§ CHALLENGE: Reproduce each line exactly, including spacing and punctuation.
━━━━━━
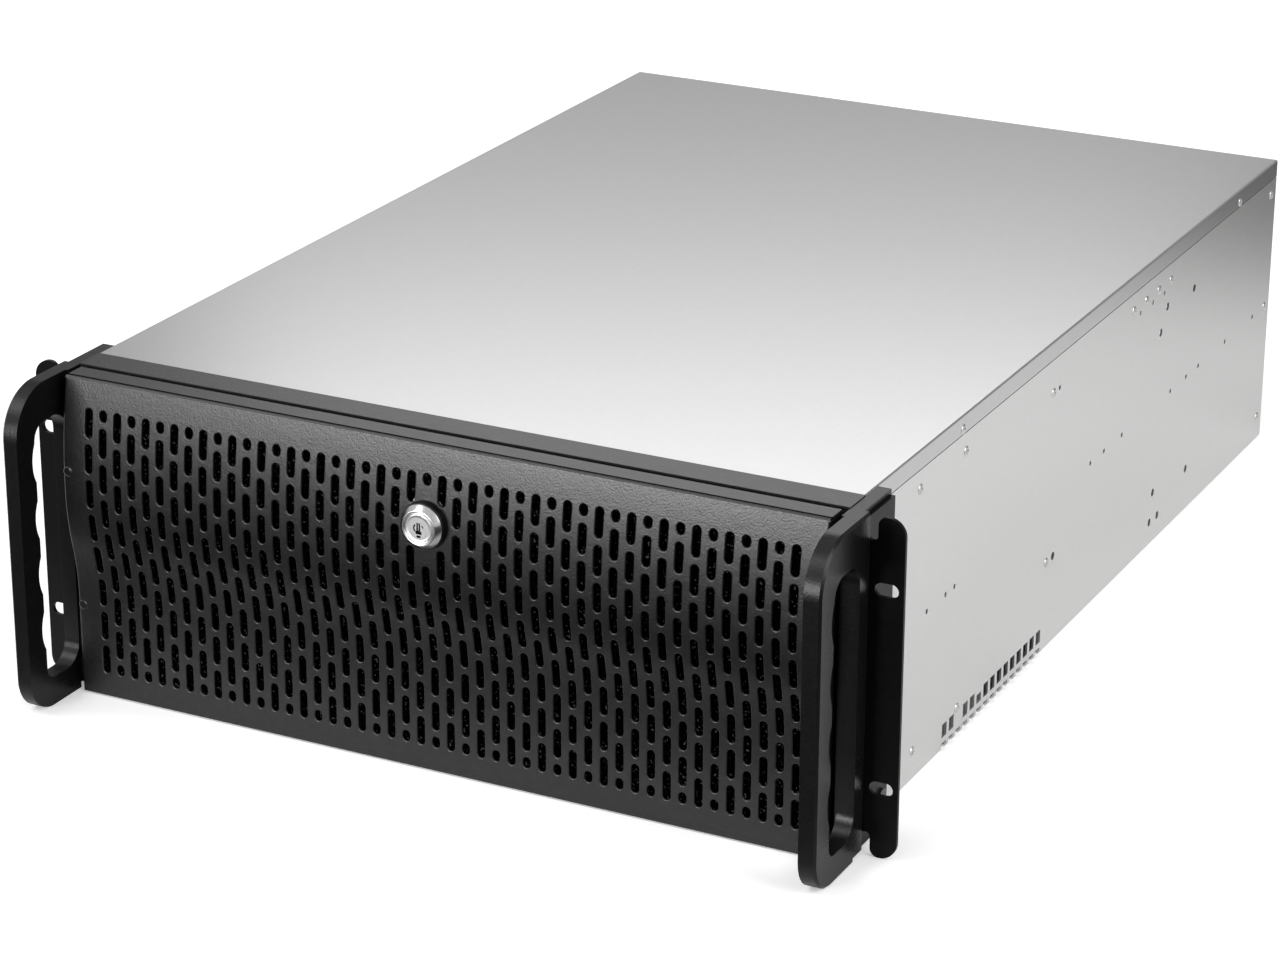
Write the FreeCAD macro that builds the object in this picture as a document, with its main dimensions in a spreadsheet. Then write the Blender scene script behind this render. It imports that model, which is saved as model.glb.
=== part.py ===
"""Empty 19-inch, four-unit rackmount server case.

A galvanised sheet-steel tray with a screwed cover and rear panel, closed at the front by a black
frame and a drop-down door. The door's face is one sheet bent to a slow wave and punched with
staggered slots; it hangs on two pins along its lower edge and locks at the top with a cam lock.
Moulded handles and folded rack ears stand on both sides.

Frame: +X right as seen from the front, +Y towards the rear, +Z up, origin at the middle of the
floor under the case. Every sub-part is drawn from the front edge of the top cover (y = 0), and
its placement then moves it to the common origin. Millimetres.
"""

import FreeCAD
import Part
import Sketcher
import os
import re

doc = FreeCAD.newDocument("rack_case")

# ---------------------------------------------------------------- sizes
SIZES = {
    # case body
    "body_width": 427.0,
    "body_height": 176.0,
    "body_depth": 609.0,
    "wall": 1.2,
    "corner_bend": 2.0,
    "seat_gap": 0.2,
    # rim that carries the cover, and the cover
    "cover_wall": 1.0,
    "cover_flange": 10.0,
    "rim_width": 12.0,
    "tongue": 14.0,
    "hole_play": 0.05,
    "panel_inset": 1.4,
    # punchings of the sides, measured from the cover's front edge
    "vent_pitch": 9.2,
    "vent_first": 108.0,
    "vent_count": 15,
    "vent_width": 6.2,
    "vent_low_top": 4.2,
    "vent_high_low": 7.3,
    "vent_high_top": 14.7,
    "vent_short_top": 12.2,
    "small_hole": 2.8,
    "large_hole": 4.6,
    "rivet_head": 5.6,
    "rivet_rise": 0.7,
    "rivet_shank": 2.6,
    # front frame
    "frame_depth": 17.5,
    "bay_width": 116.0,
    "bay_low": 8.0,
    "bay_high": 118.0,
    "window_gap": 6.0,
    # door
    "door_width": 422.0,
    "door_wall": 1.2,
    "door_bottom": 1.0,
    "door_seam": 0.5,
    "door_face": 32.6,
    "door_crest": 39.9,
    "foot_height": 52.0,
    "crest_height": 115.0,
    "crown_radius": 300.0,
    "crown_bend": 4.0,
    "door_screw": 2.5,
    "door_screw_head": 6.0,
    "door_screw_inset": 3.0,
    # slots of the door
    "slot_pitch": 8.5,
    "slot_rise": 19.0,
    "slot_rows": 8,
    "slot_pairs": 11,
    "slot_width": 4.2,
    "slot_web": 3.5,
    "slot_top": 162.4,
    # door hinge
    "hinge_back": 28.6,
    "hinge_height": 9.0,
    "hinge_pin": 3.0,
    "running_fit": 0.05,
    "lug_radius": 2.4,
    "lug_gap": 0.4,
    "lug_wall": 1.9,
    # filter behind the door
    "filter_gap": 0.3,
    "filter_thick": 3.0,
    "filter_half": 203.0,
    "filter_top": 170.0,
    "filter_bottom": 10.0,
    "strip_bottom": 14.0,
    "strip_wall": 1.5,
    "strip_lip": 5.0,
    # door lock
    "lock_height": 135.6,
    "lock_front": 47.2,
    "lock_head": 19.6,
    "lock_head_length": 5.4,
    "lock_body": 16.0,
    "lock_back": 20.0,
    "lock_lip": 0.5,
    "ring_outside": 23.0,
    "plug_size": 11.0,
    "plug_stub": 6.0,
    "key_slot": 1.4,
    "key_length": 6.5,
    "nut_across": 24.0,
    "nut_thick": 3.0,
    "cam_wall": 2.0,
    "cam_width": 12.0,
    "cam_reach": 26.0,
    "cam_clearance": 1.5,
    "cam_nut": 9.0,
    # handles
    "handle_reach": 72.0,
    "handle_inside": 215.0,
    "handle_outside": 224.0,
    "handle_top": 175.5,
    "handle_top_bend": 26.0,
    "handle_low_bend": 19.0,
    "handle_step": 3.0,
    "handle_leg": 28.5,
    "handle_base": 220.5,
    "handle_tail": 14.0,
    "handle_bevel": 1.2,
    "grip_front": 57.0,
    "grip_low": 15.0,
    "grip_high": 155.0,
    "grip_bend": 12.0,
    "finger_pitch": 30.6,
    "finger_first": 43.0,
    "finger_depth": 2.6,
    "finger_radius": 22.0,
    # rack ears
    "rack_width": 482.6,
    "ear_height": 174.0,
    "ear_wall": 2.0,
    "ear_front": 17.0,
    "ear_drop": 3.0,
    "ear_corner": 9.0,
    "ear_relief": 5.0,
    "ear_relief_depth": 12.5,
    "rack_hole_span": 465.1,
    "rack_hole_rise": 101.6,
    "rack_hole_width": 7.0,
    "rack_hole_length": 12.0,
    "ear_screw": 4.0,
    "ear_screw_head": 8.0,
    "ear_screw_inset": 20.0,
    "ear_screw_place": 7.0,
    # rear panel
    "supply_width": 150.0,
    "supply_height": 86.0,
    "supply_centre": -126.0,
    "supply_bottom": 78.0,
    "shield_width": 158.75,
    "shield_height": 44.45,
    "shield_centre": -121.0,
    "shield_bottom": 14.0,
    "card_pitch": 20.32,
    "card_width": 14.0,
    "card_height": 105.0,
    "card_bottom": 12.0,
    "card_first": -20.0,
    "card_count": 7,
    "blank_width": 18.4,
    "blank_wall": 0.9,
    "blank_overlap": 2.0,
    "blank_tab": 12.0,
    "blank_screw": 3.0,
    "blank_screw_head": 6.4,
    "fan_centre": 163.0,
    "fan_low": 46.0,
    "fan_rise": 82.0,
    "fan_hole": 74.0,
    "fan_screw": 4.4,
    "fan_screw_pitch": 71.5,
    "panel_flange": 14.0,
    # inside
    "cage_wall": 1.0,
    "cage_bend": 2.0,
    "cage_width": 132.0,
    "cage_height": 156.0,
    "cage_depth": 146.0,
    "cage_front": 16.0,
    "cage_slot": 8.0,
    "cage_slots": 5,
    "fan_wall_place": 238.0,
    "fan_wall_height": 150.0,
    "fan_wall_hole": 113.0,
    "fan_wall_flange": 12.0,
    "brace_front": 362.0,
    "brace_depth": 64.0,
    "brace_height": 14.0,
    "board_right": 88.9,
    "board_wide": 157.48,
    "board_narrow": 124.46,
    "board_back": 585.8,
    "board_long": 154.94,
    "board_short": 72.39,
    "standoff_across": 6.0,
    "standoff_height": 6.5,
    # switches and ports on the front frame
    "panel_centre": -150.0,
    "panel_height": 146.0,
    "panel_block_width": 74.0,
    "panel_block_height": 20.0,
    "panel_block_depth": 14.0,
    "button_size": 9.0,
    "reset_size": 4.0,
    "button_travel": 1.5,
    "button_rise": 2.0,
    "button_fit": 0.3,
    "port_width": 13.2,
    "port_height": 5.8,
    "lamp_size": 3.0,
}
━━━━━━
§ RESPONSE TO THE TASK:
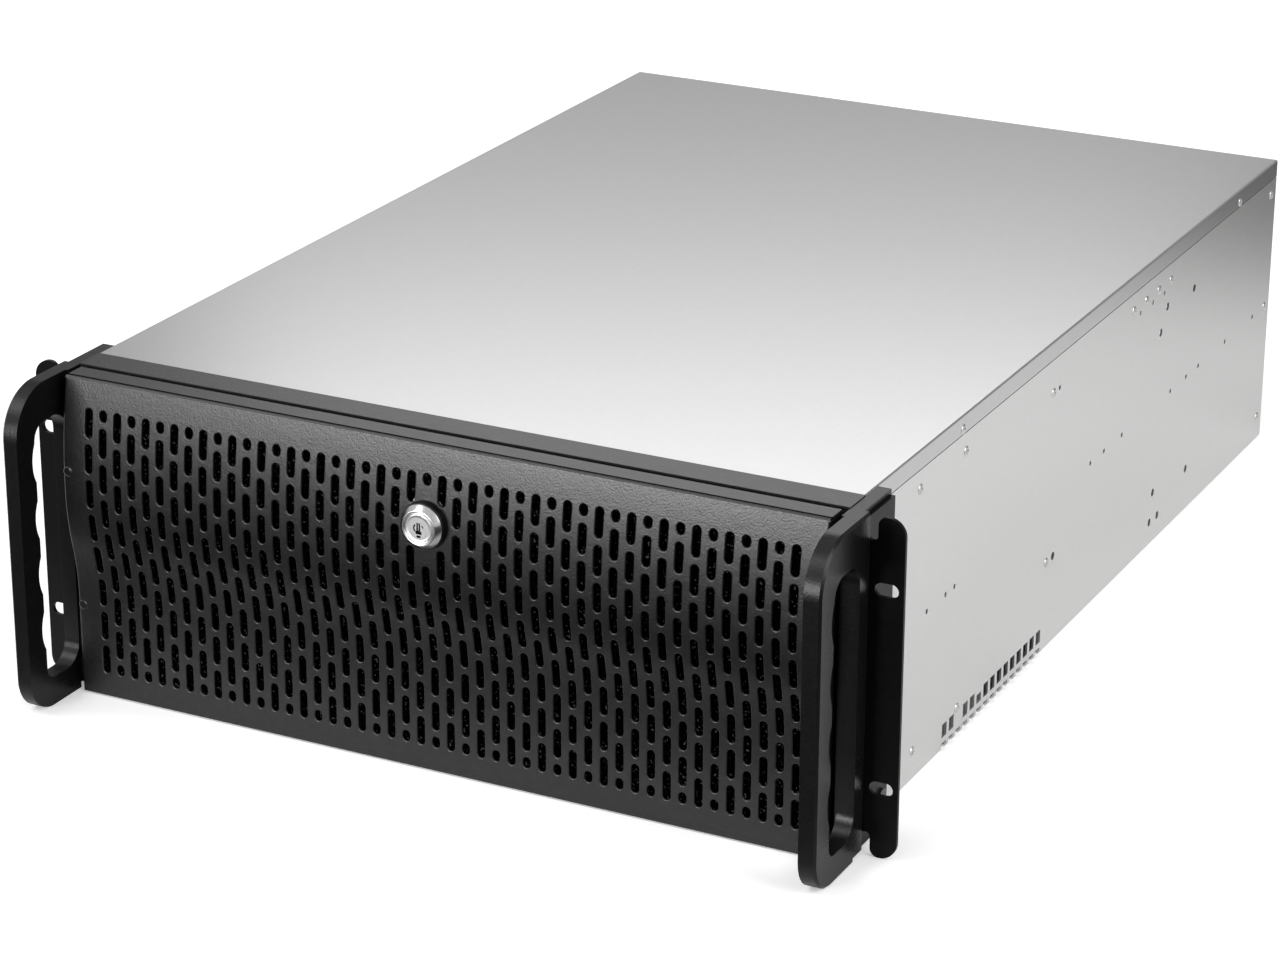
Write the FreeCAD macro that builds the object in this picture as a document, with its main dimensions in a spreadsheet. Then write the Blender scene script behind this render. It imports that model, which is saved as model.glb.
=== part.py ===
"""Empty 19-inch, four-unit rackmount server case.

A galvanised sheet-steel tray with a screwed cover and rear panel, closed at the front by a black
frame and a drop-down door. The door's face is one sheet bent to a slow wave and punched with
staggered slots; it hangs on two pins along its lower edge and locks at the top with a cam lock.
Moulded handles and folded rack ears stand on both sides.

Frame: +X right as seen from the front, +Y towards the rear, +Z up, origin at the middle of the
floor under the case. Every sub-part is drawn from the front edge of the top cover (y = 0), and
its placement then moves it to the common origin. Millimetres.
"""

import FreeCAD
import Part
import Sketcher
import os
import re

doc = FreeCAD.newDocument("rack_case")

# ---------------------------------------------------------------- sizes
SIZES = {
    # case body
    "body_width": 427.0,
    "body_height": 176.0,
    "body_depth": 609.0,
    "wall": 1.2,
    "corner_bend": 2.0,
    "seat_gap": 0.2,
    # rim that carries the cover, and the cover
    "cover_wall": 1.0,
    "cover_flange": 10.0,
    "rim_width": 12.0,
    "tongue": 14.0,
    "hole_play": 0.05,
    "panel_inset": 1.4,
    # punchings of the sides, measured from the cover's front edge
    "vent_pitch": 9.2,
    "vent_first": 108.0,
    "vent_count": 15,
    "vent_width": 6.2,
    "vent_low_top": 4.2,
    "vent_high_low": 7.3,
    "vent_high_top": 14.7,
    "vent_short_top": 12.2,
    "small_hole": 2.8,
    "large_hole": 4.6,
    "rivet_head": 5.6,
    "rivet_rise": 0.7,
    "rivet_shank": 2.6,
    # front frame
    "frame_depth": 17.5,
    "bay_width": 116.0,
    "bay_low": 8.0,
    "bay_high": 118.0,
    "window_gap": 6.0,
    # door
    "door_width": 422.0,
    "door_wall": 1.2,
    "door_bottom": 1.0,
    "door_seam": 0.5,
    "door_face": 32.6,
    "door_crest": 39.9,
    "foot_height": 52.0,
    "crest_height": 115.0,
    "crown_radius": 300.0,
    "crown_bend": 4.0,
    "door_screw": 2.5,
    "door_screw_head": 6.0,
    "door_screw_inset": 3.0,
    # slots of the door
    "slot_pitch": 8.5,
    "slot_rise": 19.0,
    "slot_rows": 8,
    "slot_pairs": 11,
    "slot_width": 4.2,
    "slot_web": 3.5,
    "slot_top": 162.4,
    # door hinge
    "hinge_back": 28.6,
    "hinge_height": 9.0,
    "hinge_pin": 3.0,
    "running_fit": 0.05,
    "lug_radius": 2.4,
    "lug_gap": 0.4,
    "lug_wall": 1.9,
    # filter behind the door
    "filter_gap": 0.3,
    "filter_thick": 3.0,
    "filter_half": 203.0,
    "filter_top": 170.0,
    "filter_bottom": 10.0,
    "strip_bottom": 14.0,
    "strip_wall": 1.5,
    "strip_lip": 5.0,
    # door lock
    "lock_height": 135.6,
    "lock_front": 47.2,
    "lock_head": 19.6,
    "lock_head_length": 5.4,
    "lock_body": 16.0,
    "lock_back": 20.0,
    "lock_lip": 0.5,
    "ring_outside": 23.0,
    "plug_size": 11.0,
    "plug_stub": 6.0,
    "key_slot": 1.4,
    "key_length": 6.5,
    "nut_across": 24.0,
    "nut_thick": 3.0,
    "cam_wall": 2.0,
    "cam_width": 12.0,
    "cam_reach": 26.0,
    "cam_clearance": 1.5,
    "cam_nut": 9.0,
    # handles
    "handle_reach": 72.0,
    "handle_inside": 215.0,
    "handle_outside": 224.0,
    "handle_top": 175.5,
    "handle_top_bend": 26.0,
    "handle_low_bend": 19.0,
    "handle_step": 3.0,
    "handle_leg": 28.5,
    "handle_base": 220.5,
    "handle_tail": 14.0,
    "handle_bevel": 1.2,
    "grip_front": 57.0,
    "grip_low": 15.0,
    "grip_high": 155.0,
    "grip_bend": 12.0,
    "finger_pitch": 30.6,
    "finger_first": 43.0,
    "finger_depth": 2.6,
    "finger_radius": 22.0,
    # rack ears
    "rack_width": 482.6,
    "ear_height": 174.0,
    "ear_wall": 2.0,
    "ear_front": 17.0,
    "ear_drop": 3.0,
    "ear_corner": 9.0,
    "ear_relief": 5.0,
    "ear_relief_depth": 12.5,
    "rack_hole_span": 465.1,
    "rack_hole_rise": 101.6,
    "rack_hole_width": 7.0,
    "rack_hole_length": 12.0,
    "ear_screw": 4.0,
    "ear_screw_head": 8.0,
    "ear_screw_inset": 20.0,
    "ear_screw_place": 7.0,
    # rear panel
    "supply_width": 150.0,
    "supply_height": 86.0,
    "supply_centre": -126.0,
    "supply_bottom": 78.0,
    "shield_width": 158.75,
    "shield_height": 44.45,
    "shield_centre": -121.0,
    "shield_bottom": 14.0,
    "card_pitch": 20.32,
    "card_width": 14.0,
    "card_height": 105.0,
    "card_bottom": 12.0,
    "card_first": -20.0,
    "card_count": 7,
    "blank_width": 18.4,
    "blank_wall": 0.9,
    "blank_overlap": 2.0,
    "blank_tab": 12.0,
    "blank_screw": 3.0,
    "blank_screw_head": 6.4,
    "fan_centre": 163.0,
    "fan_low": 46.0,
    "fan_rise": 82.0,
    "fan_hole": 74.0,
    "fan_screw": 4.4,
    "fan_screw_pitch": 71.5,
    "panel_flange": 14.0,
    # inside
    "cage_wall": 1.0,
    "cage_bend": 2.0,
    "cage_width": 132.0,
    "cage_height": 156.0,
    "cage_depth": 146.0,
    "cage_front": 16.0,
    "cage_slot": 8.0,
    "cage_slots": 5,
    "fan_wall_place": 238.0,
    "fan_wall_height": 150.0,
    "fan_wall_hole": 113.0,
    "fan_wall_flange": 12.0,
    "brace_front": 362.0,
    "brace_depth": 64.0,
    "brace_height": 14.0,
    "board_right": 88.9,
    "board_wide": 157.48,
    "board_narrow": 124.46,
    "board_back": 585.8,
    "board_long": 154.94,
    "board_short": 72.39,
    "standoff_across": 6.0,
    "standoff_height": 6.5,
    # switches and ports on the front frame
    "panel_centre": -150.0,
    "panel_height": 146.0,
    "panel_block_width": 74.0,
    "panel_block_height": 20.0,
    "panel_block_depth": 14.0,
    "button_size": 9.0,
    "reset_size": 4.0,
    "button_travel": 1.5,
    "button_rise": 2.0,
    "button_fit": 0.3,
    "port_width": 13.2,
    "port_height": 5.8,
    "lamp_size": 3.0,
}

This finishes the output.